Press Release
August 20, 2015


Sen. Miriam Defensor Santiago is urging her colleagues to investigate the killing of Pamana, a Philippine eagle found shot dead in a protected area in Davao Oriental barely two months after it was released into the wild.

Santiago, sponsor of the treaty on the ASEAN Center for Biodiversity at the Senate, will file a resolution on Monday, calling for an inquiry, in aid of legislation, on the death of Pamana and risks to endangered Philippine species in protected areas.

"There is a disconnect between the fact that Pamana was killed in Mount Hamiguitan, and the fact that the mountain range is a protected site. If we cannot protect wildlife in what we dare call protected areas, what kind of protection are we providing?" the senator said.
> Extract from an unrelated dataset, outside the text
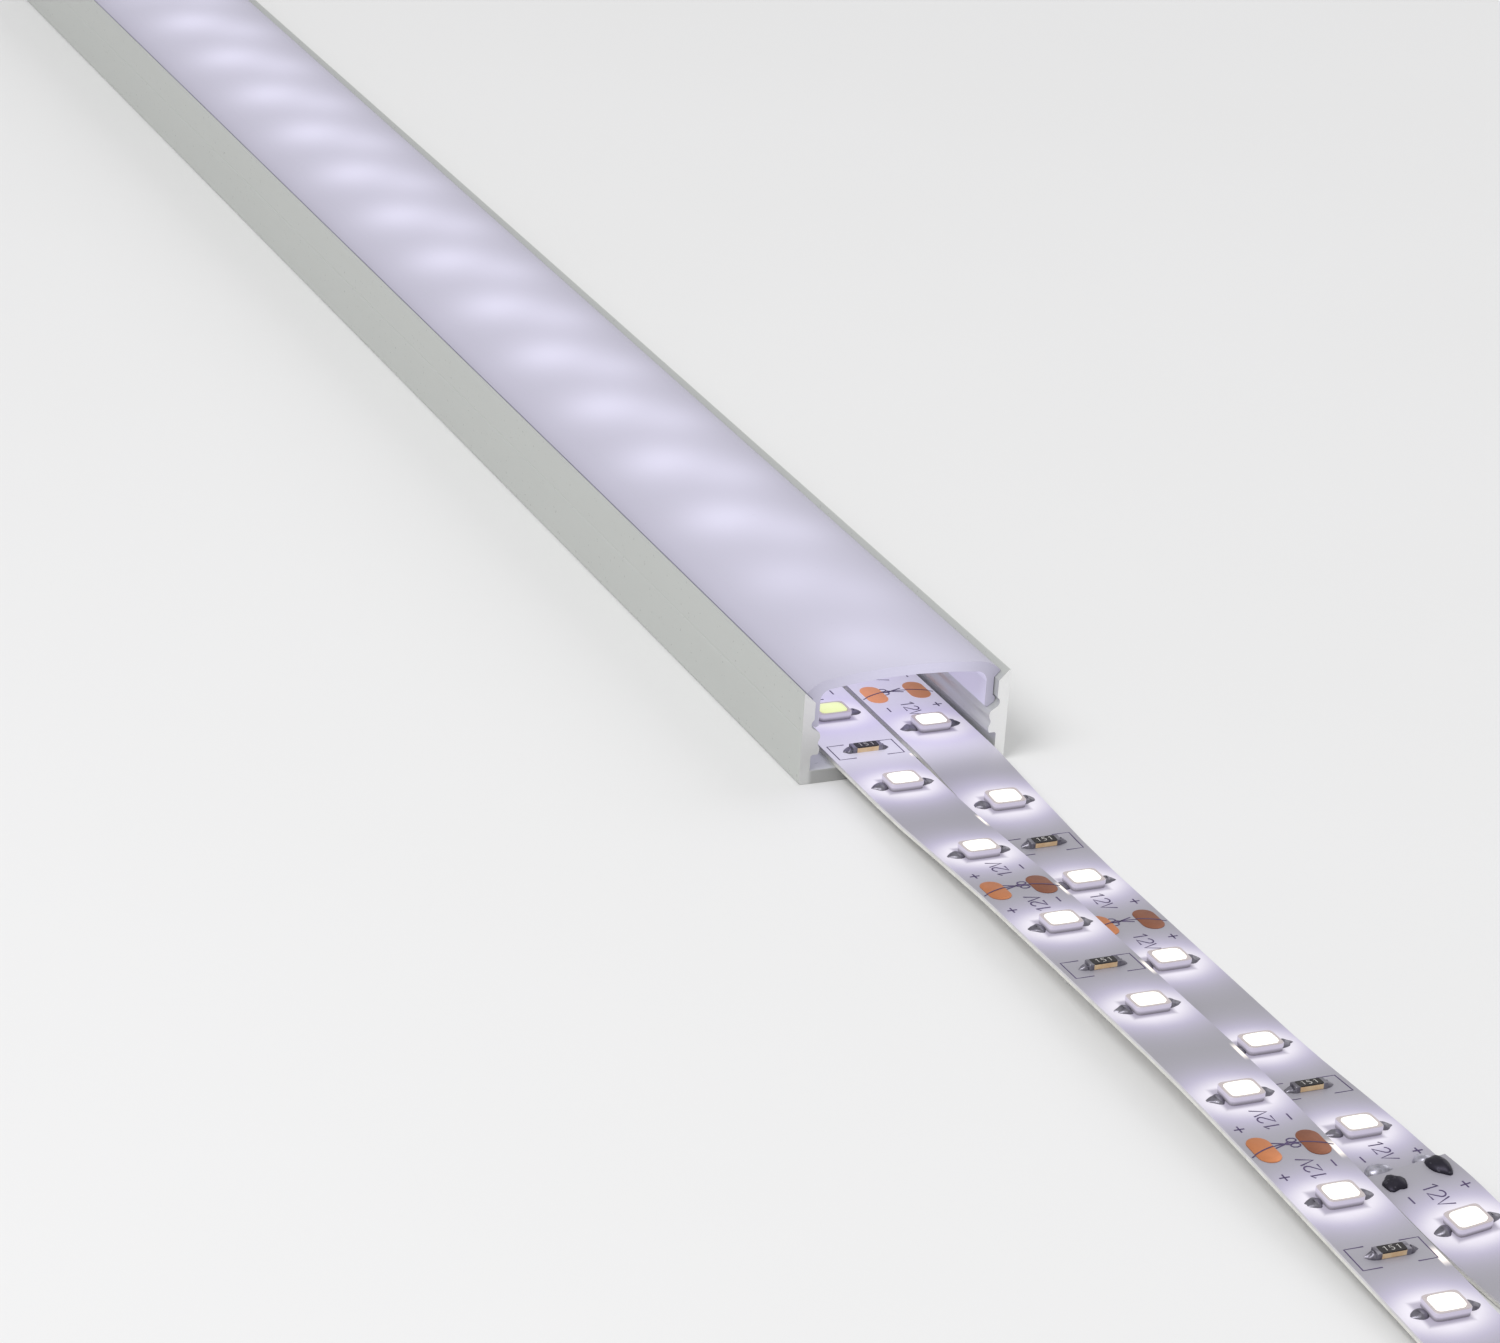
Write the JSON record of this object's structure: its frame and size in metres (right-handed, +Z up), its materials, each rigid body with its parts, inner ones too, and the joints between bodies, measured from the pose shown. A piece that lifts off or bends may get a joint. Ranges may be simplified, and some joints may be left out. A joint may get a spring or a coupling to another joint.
{
  "type": "led strip aluminium profile",
  "caption": "Extruded aluminium channel with a slide-in opal diffuser over two side-by-side flexible light strips that come out of one end.",
  "frame": {"origin": "middle of the channel's flat mounting face", "axes": "+Y along the profile away from the end where the strips come out, +X to the right seen from that end, +Z up out of the mounting face towards the diffuser"},
  "size_m": [0.0241, 0.4166, 0.0109],
  "materials": {
    "extruded_aluminium": "matt anodised extrusion",
    "opal_cover": "milky opal plastic",
    "white_circuit": "white solder mask",
    "adhesive_tape": "double-sided tape with its liner",
    "led_housing": "white moulded housing",
    "led_window": "phosphor-filled silicone",
    "solder": "reflowed solder",
    "resistor_ceramic": "ceramic with a black top coat",
    "tinned_caps": "tinned end caps",
    "copper_pads": "bare copper"
  },
  "bodies": {
    "profile": {"channel_extrusion": "extruded_aluminium", "left_circuit": "white_circuit", "left_tape": "adhesive_tape", "left_led_housings": "led_housing", "left_led_windows": "led_window", "left_solder_lumps": "solder", "left_resistors": "resistor_ceramic", "left_resistor_caps": "tinned_caps", "left_pads": "copper_pads", "right_circuit": "white_circuit", "right_tape": "adhesive_tape", "right_led_housings": "led_housing", "right_led_windows": "led_window", "right_solder_lumps": "solder", "right_resistors": "resistor_ceramic", "right_resistor_caps": "tinned_caps", "right_pads": "copper_pads", "joined_circuit": "white_circuit", "joined_tape": "adhesive_tape", "joined_led_housings": "led_housing", "joined_led_windows": "led_window", "joined_solder_lumps": "solder", "joined_resistors": "resistor_ceramic", "joined_resistor_caps": "tinned_caps", "joined_pads": "copper_pads", "joint_solder": "solder"},
    "cover": {"diffuser_cover": "opal_cover"}
  },
  "joints": [
    {"name": "cover_slide", "type": "slide", "parent": "profile", "child": "cover", "axis": [0, 1, 0], "range_m": [-0.25, 0.25]}
  ]
}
The Mt. Hamiguitan Range Wildlife Sanctuary in Davao Oriental was declared a World Heritage Site in June 2014, with the UNESCO citing the area as an important habitat for the critically endangered Philippine eagle.

The Philippine Eagle Foundation (PEF), a nongovernment organization, released Pamana in the area in June, two years after taking the bird in captivity while rehabilitating it for bullet injuries sustained in April 2013.

On August 16, the PEF launched search efforts for Pamana, after the bird's tracker signalled its death. The group found Pamana only a kilometer from the site of the bird's release, with bullet wounds that are believed to be from an airgun.

This is not the first time Santiago called for a Senate hearing on the killing of a Philippine eagle, which the International Union for the Conservation of Nature considers a critically endangered species, or at extremely high risk of extinction in the wild.

In 2013, she filed Senate Resolution No. 342, calling for an inquiry on the death of Minalwang, a Philippine eagle also shot dead months after being released into Mt. Balatukan Range in Gingoog City.

She also filed S.R. No. 1347 in May, calling for an investigation on the impact of kaingin and other prevalent forest activities on the dwindling Philippine eagle population in the forests of Samar Island.

Both resolutions have not been acted upon by the Senate committee on the environment and natural resources to which they have been referred.

"We must, on the one hand, empower local government units to strictly guard protected areas, and, on the other, make administratively liable local officials who grossly neglect to implement laws concerning protected areas," the senator said.

Santiago remains on medical leave due to her lung cancer, stage 4, but continues to perform her functions as a senator by filing bills and resolutions. She announced in July that she intends to join the presidential race in 2016 with her cancer in check.